Il se développe actuellement en Roumanie toute une historiographie qui a pour but de faire dériver Erdély d'Ardeal et non l'inverse, et de nier l'origine hongroise du nom malgré l'étymologie évidente de Erdély (
erdő elé). Ces auteurs estiment qu'en reconnaissant qu'Ardeal découle d'Erdély ils porteraient atteinte à la thèse selon laquelle les Roumains sont les premiers occupants de la Transylvanie. Il n'y a pourtant aucune incompatibilité entre le fait que la région porte en roumain, que ce soit sous la forme Ardeal ou sous la forme Transilvania, des noms découlant de ceux que les Hongrois lui donnaient, en magyar, respectivement en latin, et le fait que les Roumains soient installés là depuis des temps immémoriaux. Ce ne serait pas la première fois qu'un peuple donnerait à sa terre le nom que lui a attribué une autre population arrivée plus tard.

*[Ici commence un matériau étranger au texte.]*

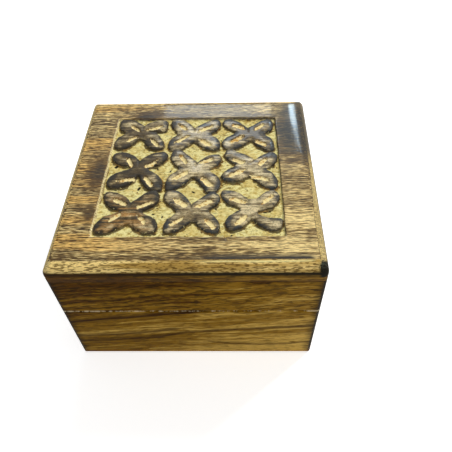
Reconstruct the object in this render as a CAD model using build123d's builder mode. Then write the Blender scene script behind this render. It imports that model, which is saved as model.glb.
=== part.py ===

Ceci étant, pas plus que je ne sais quels sont les sept forteresses qui ont donné le nom allemand de la Transylvanie (
Siebenbürgen) - certains pensent qu'il s'agirait de Kronstadt, Hermannstadt, Schäßburg, Klausenburg, Bistritz, Mediasch et Mühlbach, aujourd'hui Braşov, Sibiu, Sighişoara, Cluj-Napoca, Bistriţa, Mediaş et Sebeș -, je ne sais quelle est la forêt qui a donné le nom roumain (
Transilvania,
Ardeal) ou hongrois (
Erdély) de la Transylvanie; je ne sais au-devant ou au-delà de quelle fameuse forêt la province était supposée se trouver.
Si vous avez l'occasion de regarder un passeport roumain, vous verrez que la dénomination allemande de la Transylvanie a laissé une trace jusqu'à aujourd'hui: dans le coin des armoiries de la Roumanie qui correspond aux anciennes armoiries de la Transylvanie, on voit distinctement sept tours qui évoquent ces sept mystérieuses forteresses.